Having lived in SF while the YIMBY movement was gathering stream and then moved to NYC about 7 years back, and casually knowing a few of the people involved, my take on the relative success of CA’s YIMBYS is:
A. A political space existed in SF that I don’t think did in NYC: popular political organizing around housing issues in NYC is a direct descendent of the freeway revolts and attempts to (unironically) defend neighborhoods against Robert Moses’ depredations. It was always a small-c conservative movement in that sense. SF just didn’t seem to have that kind of historic through-line: you’ll find the occasional person who’s still angry about changes in the Western Addition but not in the way that New Yorkers will wax apocalyptic about the cross Bronx expressway at the drop of a hat.
B. The issue was just more urgent in the Bay Area than anywhere else. NYC is still coasting on a huge (but rapidly shrinking) overhang of housing produced during the booms of the previous century and the subway makes many more neighborhoods accessible than otherwise would be: you can make a go of living in the north Bronx while working in lower Manhattan in a way that is completely unlike trying to live in Vallejo while working in Menlo Park. (But look out: NYC actually produces less housing per capita than the Bay Area and has for decades now: once we've chewed through that overhang it’s going to be SF-style vapor lock at megacity scale.)

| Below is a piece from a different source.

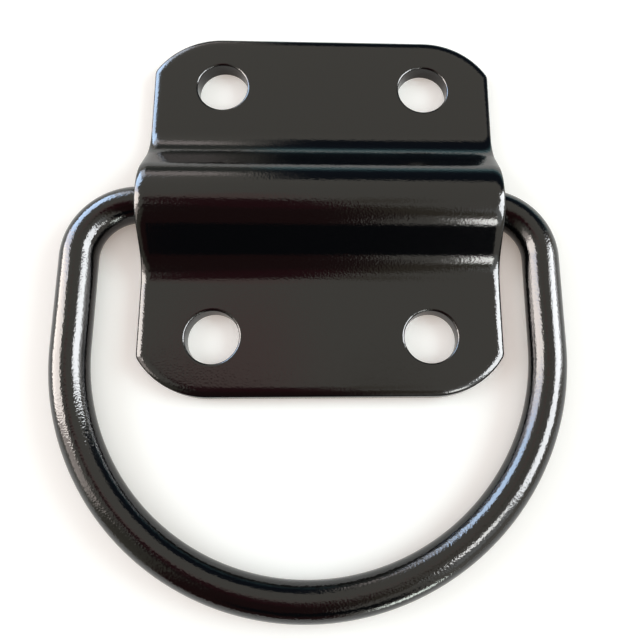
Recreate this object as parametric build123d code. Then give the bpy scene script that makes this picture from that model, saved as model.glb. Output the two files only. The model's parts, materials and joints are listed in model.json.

C. At the risk of somewhat endorsing the “great woman theory of history” I don’t think you should under-count that Sonja Trauss and Victoria Fierce were in their respective ways just really really good at what they do. Trauss was a genius at getting press for a movement she had basically willed into existence, and Fierce managed to synthesize a lot of disparate strands of YIMBY thinking (a lot of which had a deep right-libertarian or at least neoliberal angle) into a form that SF’s progressive community could identify with and stomach. (They of course loathe each other for such is history.). You also have to credit Kim-Mai Cutler for doing some incredibly good journalism that led a lot of people to reconsider their opinions on what they might have previously thought were settled topics.